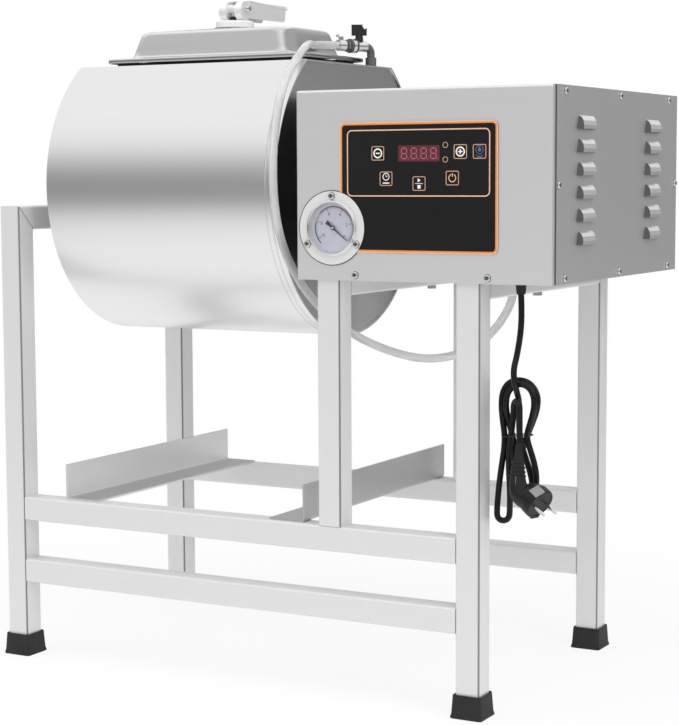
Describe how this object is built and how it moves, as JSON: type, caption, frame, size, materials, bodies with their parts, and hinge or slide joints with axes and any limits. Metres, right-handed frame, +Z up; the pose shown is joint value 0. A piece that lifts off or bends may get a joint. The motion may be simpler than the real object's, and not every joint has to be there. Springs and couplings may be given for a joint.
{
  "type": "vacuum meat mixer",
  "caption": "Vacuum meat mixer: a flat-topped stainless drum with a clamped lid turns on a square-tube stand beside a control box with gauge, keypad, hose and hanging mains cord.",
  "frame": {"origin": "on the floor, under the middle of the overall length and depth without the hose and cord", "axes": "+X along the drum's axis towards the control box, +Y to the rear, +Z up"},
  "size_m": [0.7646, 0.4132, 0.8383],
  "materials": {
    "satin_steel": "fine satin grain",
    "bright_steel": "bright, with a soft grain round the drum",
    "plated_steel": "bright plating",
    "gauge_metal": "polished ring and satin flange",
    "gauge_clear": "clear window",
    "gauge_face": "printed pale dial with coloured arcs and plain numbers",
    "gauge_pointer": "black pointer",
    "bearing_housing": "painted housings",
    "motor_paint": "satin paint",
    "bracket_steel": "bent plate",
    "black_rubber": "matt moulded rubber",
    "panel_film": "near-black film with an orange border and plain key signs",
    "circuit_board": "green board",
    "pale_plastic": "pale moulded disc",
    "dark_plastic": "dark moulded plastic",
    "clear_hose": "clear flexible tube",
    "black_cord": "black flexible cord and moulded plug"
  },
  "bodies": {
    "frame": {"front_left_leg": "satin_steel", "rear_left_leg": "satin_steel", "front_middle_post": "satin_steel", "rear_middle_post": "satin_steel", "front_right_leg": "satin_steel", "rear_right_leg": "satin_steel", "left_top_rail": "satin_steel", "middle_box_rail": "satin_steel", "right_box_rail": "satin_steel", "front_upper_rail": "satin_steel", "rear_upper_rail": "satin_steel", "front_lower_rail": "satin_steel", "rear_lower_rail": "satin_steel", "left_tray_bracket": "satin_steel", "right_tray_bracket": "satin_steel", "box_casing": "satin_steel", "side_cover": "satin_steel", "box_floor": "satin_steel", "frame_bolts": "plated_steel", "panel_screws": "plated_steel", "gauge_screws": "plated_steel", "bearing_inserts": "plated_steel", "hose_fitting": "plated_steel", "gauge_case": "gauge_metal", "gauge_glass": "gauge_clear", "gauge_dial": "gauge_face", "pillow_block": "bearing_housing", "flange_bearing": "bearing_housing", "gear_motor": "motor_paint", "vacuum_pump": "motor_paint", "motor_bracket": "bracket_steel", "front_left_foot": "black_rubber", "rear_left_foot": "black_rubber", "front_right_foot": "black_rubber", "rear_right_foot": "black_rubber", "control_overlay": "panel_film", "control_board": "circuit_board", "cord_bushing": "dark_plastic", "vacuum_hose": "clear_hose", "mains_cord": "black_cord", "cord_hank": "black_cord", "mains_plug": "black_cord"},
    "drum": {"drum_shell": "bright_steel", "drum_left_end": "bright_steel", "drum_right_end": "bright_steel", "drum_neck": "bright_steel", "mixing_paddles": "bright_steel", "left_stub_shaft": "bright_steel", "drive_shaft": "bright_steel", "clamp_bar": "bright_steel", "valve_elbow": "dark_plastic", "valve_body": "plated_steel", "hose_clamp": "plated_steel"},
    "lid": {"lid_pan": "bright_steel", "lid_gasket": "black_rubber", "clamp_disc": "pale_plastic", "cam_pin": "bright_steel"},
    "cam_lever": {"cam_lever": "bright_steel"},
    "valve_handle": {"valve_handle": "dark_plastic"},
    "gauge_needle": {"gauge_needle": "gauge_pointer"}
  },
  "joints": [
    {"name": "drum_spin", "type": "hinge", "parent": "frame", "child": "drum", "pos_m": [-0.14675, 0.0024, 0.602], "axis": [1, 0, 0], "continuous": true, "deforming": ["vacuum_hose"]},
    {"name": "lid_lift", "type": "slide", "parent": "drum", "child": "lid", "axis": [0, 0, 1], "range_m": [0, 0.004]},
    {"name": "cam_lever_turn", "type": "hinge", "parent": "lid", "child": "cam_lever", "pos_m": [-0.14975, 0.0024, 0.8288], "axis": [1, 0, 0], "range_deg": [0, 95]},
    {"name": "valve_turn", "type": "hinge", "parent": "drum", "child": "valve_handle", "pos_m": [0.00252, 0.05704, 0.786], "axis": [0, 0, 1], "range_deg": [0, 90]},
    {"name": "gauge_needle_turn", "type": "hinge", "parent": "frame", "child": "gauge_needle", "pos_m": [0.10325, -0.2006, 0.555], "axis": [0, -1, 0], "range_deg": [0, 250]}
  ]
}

----

◆ **REQUIRED TASK**
Write the material out exactly, with nothing left out.

◆ **FINISHED EXERCISE**
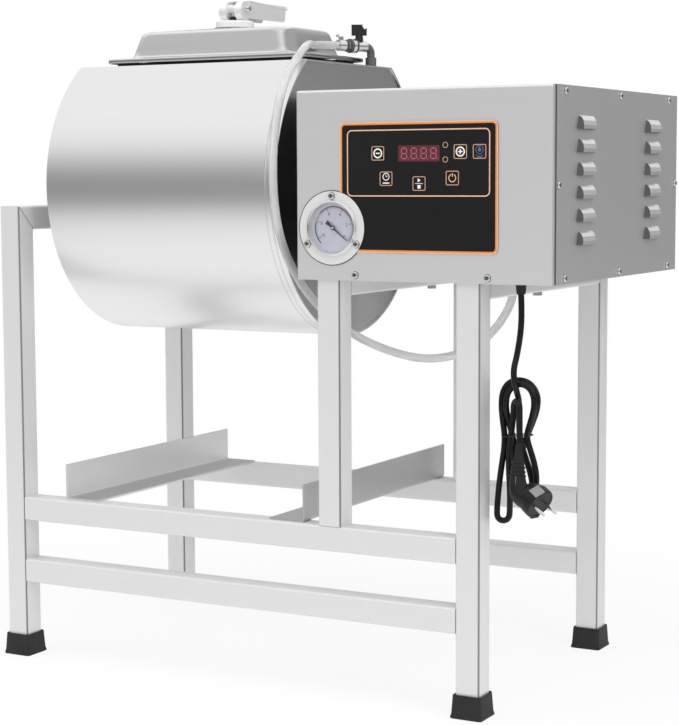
Describe how this object is built and how it moves, as JSON: type, caption, frame, size, materials, bodies with their parts, and hinge or slide joints with axes and any limits. Metres, right-handed frame, +Z up; the pose shown is joint value 0. A piece that lifts off or bends may get a joint. The motion may be simpler than the real object's, and not every joint has to be there. Springs and couplings may be given for a joint.
{
  "type": "vacuum meat mixer",
  "caption": "Vacuum meat mixer: a flat-topped stainless drum with a clamped lid turns on a square-tube stand beside a control box with gauge, keypad, hose and hanging mains cord.",
  "frame": {"origin": "on the floor, under the middle of the overall length and depth without the hose and cord", "axes": "+X along the drum's axis towards the control box, +Y to the rear, +Z up"},
  "size_m": [0.7646, 0.4132, 0.8383],
  "materials": {
    "satin_steel": "fine satin grain",
    "bright_steel": "bright, with a soft grain round the drum",
    "plated_steel": "bright plating",
    "gauge_metal": "polished ring and satin flange",
    "gauge_clear": "clear window",
    "gauge_face": "printed pale dial with coloured arcs and plain numbers",
    "gauge_pointer": "black pointer",
    "bearing_housing": "painted housings",
    "motor_paint": "satin paint",
    "bracket_steel": "bent plate",
    "black_rubber": "matt moulded rubber",
    "panel_film": "near-black film with an orange border and plain key signs",
    "circuit_board": "green board",
    "pale_plastic": "pale moulded disc",
    "dark_plastic": "dark moulded plastic",
    "clear_hose": "clear flexible tube",
    "black_cord": "black flexible cord and moulded plug"
  },
  "bodies": {
    "frame": {"front_left_leg": "satin_steel", "rear_left_leg": "satin_steel", "front_middle_post": "satin_steel", "rear_middle_post": "satin_steel", "front_right_leg": "satin_steel", "rear_right_leg": "satin_steel", "left_top_rail": "satin_steel", "middle_box_rail": "satin_steel", "right_box_rail": "satin_steel", "front_upper_rail": "satin_steel", "rear_upper_rail": "satin_steel", "front_lower_rail": "satin_steel", "rear_lower_rail": "satin_steel", "left_tray_bracket": "satin_steel", "right_tray_bracket": "satin_steel", "box_casing": "satin_steel", "side_cover": "satin_steel", "box_floor": "satin_steel", "frame_bolts": "plated_steel", "panel_screws": "plated_steel", "gauge_screws": "plated_steel", "bearing_inserts": "plated_steel", "hose_fitting": "plated_steel", "gauge_case": "gauge_metal", "gauge_glass": "gauge_clear", "gauge_dial": "gauge_face", "pillow_block": "bearing_housing", "flange_bearing": "bearing_housing", "gear_motor": "motor_paint", "vacuum_pump": "motor_paint", "motor_bracket": "bracket_steel", "front_left_foot": "black_rubber", "rear_left_foot": "black_rubber", "front_right_foot": "black_rubber", "rear_right_foot": "black_rubber", "control_overlay": "panel_film", "control_board": "circuit_board", "cord_bushing": "dark_plastic", "vacuum_hose": "clear_hose", "mains_cord": "black_cord", "cord_hank": "black_cord", "mains_plug": "black_cord"},
    "drum": {"drum_shell": "bright_steel", "drum_left_end": "bright_steel", "drum_right_end": "bright_steel", "drum_neck": "bright_steel", "mixing_paddles": "bright_steel", "left_stub_shaft": "bright_steel", "drive_shaft": "bright_steel", "clamp_bar": "bright_steel", "valve_elbow": "dark_plastic", "valve_body": "plated_steel", "hose_clamp": "plated_steel"},
    "lid": {"lid_pan": "bright_steel", "lid_gasket": "black_rubber", "clamp_disc": "pale_plastic", "cam_pin": "bright_steel"},
    "cam_lever": {"cam_lever": "bright_steel"},
    "valve_handle": {"valve_handle": "dark_plastic"},
    "gauge_needle": {"gauge_needle": "gauge_pointer"}
  },
  "joints": [
    {"name": "drum_spin", "type": "hinge", "parent": "frame", "child": "drum", "pos_m": [-0.14675, 0.0024, 0.602], "axis": [1, 0, 0], "continuous": true, "deforming": ["vacuum_hose"]},
    {"name": "lid_lift", "type": "slide", "parent": "drum", "child": "lid", "axis": [0, 0, 1], "range_m": [0, 0.004]},
    {"name": "cam_lever_turn", "type": "hinge", "parent": "lid", "child": "cam_lever", "pos_m": [-0.14975, 0.0024, 0.8288], "axis": [1, 0, 0], "range_deg": [0, 95]},
    {"name": "valve_turn", "type": "hinge", "parent": "drum", "child": "valve_handle", "pos_m": [0.00252, 0.05704, 0.786], "axis": [0, 0, 1], "range_deg": [0, 90]},
    {"name": "gauge_needle_turn", "type": "hinge", "parent": "frame", "child": "gauge_needle", "pos_m": [0.10325, -0.2006, 0.555], "axis": [0, -1, 0], "range_deg": [0, 250]}
  ]
}